Ed Regan heads the program for Gainesville’s utility. He says in most of the country, people who put up solar panels don’t have the option of selling their power to the grid. And if they do, they typically get far less than the retail rate in return.

Gainesville’s paying for this incentive program by increasing utility bills about $10 a year. It’s all part of the city’s plan to get 20 percent of its power from renewable energy in the next five years.

To see how the program’s working, Regan only has to head out onto his office balcony.

REGAN: You see that flat shiny thing with the kind of square looking things. That’s a 75 kw solar array right there. Right behind those trees there’s a bunch on those buildings over there another 100 kw.

Regan’s looking at enough solar panels to run about 35 homes. And as new ones come online this year that figure will jump to 800 homes. That’s got the solar installation companies in town scrambling.

Wayne Irwin owns Pure Energy Solar. He and his crew are at a ranch house in Gainesville, installing a three kilowatt solar array. That system should provide about half the home’s energy needs. Right now, Gainesville’s solar incentive program has at least a five-year waiting list.

But Irwin says the program has sparked so much interest in solar, that some folks who don’t want to wait in line are buying panels anyway, just to save on their electric bill.

WAYNE IRWIN: There’s no question as to whether it will payback. With all the incentives available in Florida, it’s possible to realize your return on investment in the first year and then everything after that’s gravy.

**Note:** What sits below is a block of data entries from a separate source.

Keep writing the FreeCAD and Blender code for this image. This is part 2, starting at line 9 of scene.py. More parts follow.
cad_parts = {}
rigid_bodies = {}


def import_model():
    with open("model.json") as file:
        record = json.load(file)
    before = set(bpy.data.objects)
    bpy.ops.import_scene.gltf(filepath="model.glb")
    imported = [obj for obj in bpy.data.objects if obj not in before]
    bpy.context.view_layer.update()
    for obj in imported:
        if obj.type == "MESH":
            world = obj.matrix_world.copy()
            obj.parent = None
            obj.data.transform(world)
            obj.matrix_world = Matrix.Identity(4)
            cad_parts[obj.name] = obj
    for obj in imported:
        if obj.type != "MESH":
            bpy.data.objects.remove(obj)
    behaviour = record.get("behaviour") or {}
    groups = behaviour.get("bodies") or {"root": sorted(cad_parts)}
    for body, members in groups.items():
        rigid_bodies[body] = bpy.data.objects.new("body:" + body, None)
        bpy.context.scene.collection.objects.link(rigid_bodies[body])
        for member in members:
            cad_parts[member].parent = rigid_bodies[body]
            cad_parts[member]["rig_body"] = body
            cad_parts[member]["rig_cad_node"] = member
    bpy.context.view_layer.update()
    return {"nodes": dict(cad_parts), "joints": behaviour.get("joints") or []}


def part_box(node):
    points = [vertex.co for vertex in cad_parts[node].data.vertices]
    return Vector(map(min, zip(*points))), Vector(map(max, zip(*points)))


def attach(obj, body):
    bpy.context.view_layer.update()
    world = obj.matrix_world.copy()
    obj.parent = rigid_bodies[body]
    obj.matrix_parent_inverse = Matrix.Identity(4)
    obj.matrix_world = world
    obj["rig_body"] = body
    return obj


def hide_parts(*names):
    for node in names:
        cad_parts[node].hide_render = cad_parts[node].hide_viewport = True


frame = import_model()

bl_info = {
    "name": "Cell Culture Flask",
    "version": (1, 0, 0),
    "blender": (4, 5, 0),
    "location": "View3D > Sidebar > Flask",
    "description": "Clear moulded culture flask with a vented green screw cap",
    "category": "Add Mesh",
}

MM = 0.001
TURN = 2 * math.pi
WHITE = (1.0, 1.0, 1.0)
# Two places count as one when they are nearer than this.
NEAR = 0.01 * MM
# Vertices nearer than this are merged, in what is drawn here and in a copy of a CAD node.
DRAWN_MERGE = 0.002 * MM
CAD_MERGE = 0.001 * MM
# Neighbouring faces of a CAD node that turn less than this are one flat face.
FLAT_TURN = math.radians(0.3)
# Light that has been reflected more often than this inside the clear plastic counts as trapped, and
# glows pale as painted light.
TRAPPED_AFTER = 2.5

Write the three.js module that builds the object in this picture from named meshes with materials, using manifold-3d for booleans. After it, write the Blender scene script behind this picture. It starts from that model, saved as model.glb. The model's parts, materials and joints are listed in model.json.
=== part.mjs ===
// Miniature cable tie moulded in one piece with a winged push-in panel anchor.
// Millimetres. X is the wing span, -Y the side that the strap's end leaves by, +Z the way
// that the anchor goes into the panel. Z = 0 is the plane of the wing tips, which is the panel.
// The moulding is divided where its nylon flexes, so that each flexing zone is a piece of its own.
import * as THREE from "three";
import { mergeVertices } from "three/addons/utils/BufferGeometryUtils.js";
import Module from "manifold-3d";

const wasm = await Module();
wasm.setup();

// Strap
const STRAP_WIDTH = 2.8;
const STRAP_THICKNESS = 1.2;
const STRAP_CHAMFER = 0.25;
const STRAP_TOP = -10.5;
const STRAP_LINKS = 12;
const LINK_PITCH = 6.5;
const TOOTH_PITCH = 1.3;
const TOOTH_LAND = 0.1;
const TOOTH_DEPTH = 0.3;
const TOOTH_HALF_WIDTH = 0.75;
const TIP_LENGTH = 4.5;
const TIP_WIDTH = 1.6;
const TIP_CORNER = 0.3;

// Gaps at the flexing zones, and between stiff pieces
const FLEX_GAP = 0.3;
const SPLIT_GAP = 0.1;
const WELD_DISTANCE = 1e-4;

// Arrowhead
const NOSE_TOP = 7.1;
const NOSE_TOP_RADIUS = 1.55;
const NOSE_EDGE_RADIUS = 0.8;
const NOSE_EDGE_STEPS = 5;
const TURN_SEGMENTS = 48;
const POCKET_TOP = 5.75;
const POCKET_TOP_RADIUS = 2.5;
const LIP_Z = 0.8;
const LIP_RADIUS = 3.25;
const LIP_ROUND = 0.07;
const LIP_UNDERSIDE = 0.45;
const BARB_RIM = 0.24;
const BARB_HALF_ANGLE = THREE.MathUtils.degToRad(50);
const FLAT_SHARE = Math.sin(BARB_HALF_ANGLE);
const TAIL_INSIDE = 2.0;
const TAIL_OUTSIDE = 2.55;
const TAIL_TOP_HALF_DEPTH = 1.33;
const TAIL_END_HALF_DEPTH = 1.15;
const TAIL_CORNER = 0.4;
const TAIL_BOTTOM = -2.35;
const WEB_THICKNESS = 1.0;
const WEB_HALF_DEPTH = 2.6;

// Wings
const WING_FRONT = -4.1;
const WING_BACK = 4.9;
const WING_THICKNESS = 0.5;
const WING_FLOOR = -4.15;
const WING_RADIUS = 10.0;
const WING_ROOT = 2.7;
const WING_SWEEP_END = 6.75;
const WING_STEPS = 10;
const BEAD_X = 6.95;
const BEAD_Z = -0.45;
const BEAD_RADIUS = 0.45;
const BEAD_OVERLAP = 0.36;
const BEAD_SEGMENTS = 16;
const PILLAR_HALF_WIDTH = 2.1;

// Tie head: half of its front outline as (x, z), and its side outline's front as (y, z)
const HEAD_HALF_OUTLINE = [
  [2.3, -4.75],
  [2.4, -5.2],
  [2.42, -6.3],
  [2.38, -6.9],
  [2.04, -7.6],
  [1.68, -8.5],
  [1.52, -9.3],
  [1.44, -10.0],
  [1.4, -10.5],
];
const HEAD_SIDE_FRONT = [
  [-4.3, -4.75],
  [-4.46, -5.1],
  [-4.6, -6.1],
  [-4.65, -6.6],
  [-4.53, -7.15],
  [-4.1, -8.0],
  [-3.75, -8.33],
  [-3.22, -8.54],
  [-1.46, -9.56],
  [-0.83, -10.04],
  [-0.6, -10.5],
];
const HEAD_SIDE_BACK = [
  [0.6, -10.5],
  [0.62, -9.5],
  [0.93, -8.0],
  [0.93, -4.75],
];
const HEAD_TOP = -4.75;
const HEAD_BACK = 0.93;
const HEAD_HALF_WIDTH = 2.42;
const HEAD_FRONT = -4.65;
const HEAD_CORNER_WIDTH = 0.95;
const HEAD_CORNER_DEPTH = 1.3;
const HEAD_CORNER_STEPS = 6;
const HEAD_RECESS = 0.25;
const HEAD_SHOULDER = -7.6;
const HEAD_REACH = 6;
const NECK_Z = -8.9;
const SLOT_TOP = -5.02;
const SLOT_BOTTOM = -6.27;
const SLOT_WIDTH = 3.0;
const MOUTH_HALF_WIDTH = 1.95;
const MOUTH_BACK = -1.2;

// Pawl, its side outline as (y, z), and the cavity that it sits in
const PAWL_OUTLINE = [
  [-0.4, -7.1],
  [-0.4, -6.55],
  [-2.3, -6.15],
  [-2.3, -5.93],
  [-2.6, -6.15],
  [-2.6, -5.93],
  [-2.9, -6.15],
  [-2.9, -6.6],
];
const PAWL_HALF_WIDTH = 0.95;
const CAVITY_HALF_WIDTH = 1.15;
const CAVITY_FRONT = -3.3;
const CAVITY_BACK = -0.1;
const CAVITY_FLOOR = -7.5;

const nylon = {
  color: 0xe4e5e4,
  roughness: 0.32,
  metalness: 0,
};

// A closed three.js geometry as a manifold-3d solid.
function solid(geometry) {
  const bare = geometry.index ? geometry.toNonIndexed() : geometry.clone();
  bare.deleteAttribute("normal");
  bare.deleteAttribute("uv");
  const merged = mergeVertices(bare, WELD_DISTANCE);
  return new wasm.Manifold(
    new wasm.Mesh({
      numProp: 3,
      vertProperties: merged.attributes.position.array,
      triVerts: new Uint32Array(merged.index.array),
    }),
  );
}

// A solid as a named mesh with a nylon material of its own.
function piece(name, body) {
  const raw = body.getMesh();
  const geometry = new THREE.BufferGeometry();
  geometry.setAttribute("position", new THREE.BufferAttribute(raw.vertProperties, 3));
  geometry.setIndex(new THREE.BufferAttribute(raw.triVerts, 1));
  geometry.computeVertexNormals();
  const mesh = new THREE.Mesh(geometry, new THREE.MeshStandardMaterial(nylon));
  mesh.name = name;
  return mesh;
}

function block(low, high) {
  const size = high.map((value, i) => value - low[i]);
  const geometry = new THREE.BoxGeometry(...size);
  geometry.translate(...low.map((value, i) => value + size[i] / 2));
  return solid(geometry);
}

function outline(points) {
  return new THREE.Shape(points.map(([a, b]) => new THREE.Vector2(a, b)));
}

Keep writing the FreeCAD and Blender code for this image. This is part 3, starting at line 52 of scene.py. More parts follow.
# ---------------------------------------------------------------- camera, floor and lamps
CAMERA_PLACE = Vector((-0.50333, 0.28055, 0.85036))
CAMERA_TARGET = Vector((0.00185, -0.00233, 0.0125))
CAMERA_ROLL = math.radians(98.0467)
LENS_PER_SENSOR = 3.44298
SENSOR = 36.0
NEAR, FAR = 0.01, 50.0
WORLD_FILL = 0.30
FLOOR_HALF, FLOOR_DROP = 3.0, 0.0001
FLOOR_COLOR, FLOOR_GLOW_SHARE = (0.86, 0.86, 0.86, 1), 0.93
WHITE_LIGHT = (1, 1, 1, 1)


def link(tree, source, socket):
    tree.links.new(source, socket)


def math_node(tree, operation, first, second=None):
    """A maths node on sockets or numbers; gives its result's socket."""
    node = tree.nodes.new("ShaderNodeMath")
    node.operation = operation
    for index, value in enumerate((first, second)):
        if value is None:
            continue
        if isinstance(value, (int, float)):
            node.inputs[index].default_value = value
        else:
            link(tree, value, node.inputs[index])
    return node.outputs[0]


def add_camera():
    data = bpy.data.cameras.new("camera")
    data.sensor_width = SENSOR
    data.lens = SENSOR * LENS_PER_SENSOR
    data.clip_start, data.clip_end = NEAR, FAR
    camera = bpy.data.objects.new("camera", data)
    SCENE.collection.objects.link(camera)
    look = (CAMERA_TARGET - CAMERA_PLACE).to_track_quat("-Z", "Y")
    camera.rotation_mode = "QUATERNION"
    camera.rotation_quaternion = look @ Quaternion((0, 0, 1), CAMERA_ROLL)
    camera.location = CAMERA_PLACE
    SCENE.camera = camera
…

Thanks to that gravy, Irwin expects his work load to quadruple this year. And he’s already talking to Gary Rowell about installing a third set of panels. Rowell’s motivation…

ROWELL: I got five grandkids, and I said you know what: I’m gonna do it for them if I do nothing else.

As it is, Rowell expects to earn $300,000 over the next 20 years. And he wants that money to be there when those grandkids head off to college.

In Gainesville, I’m Jennifer Collins for Marketplace.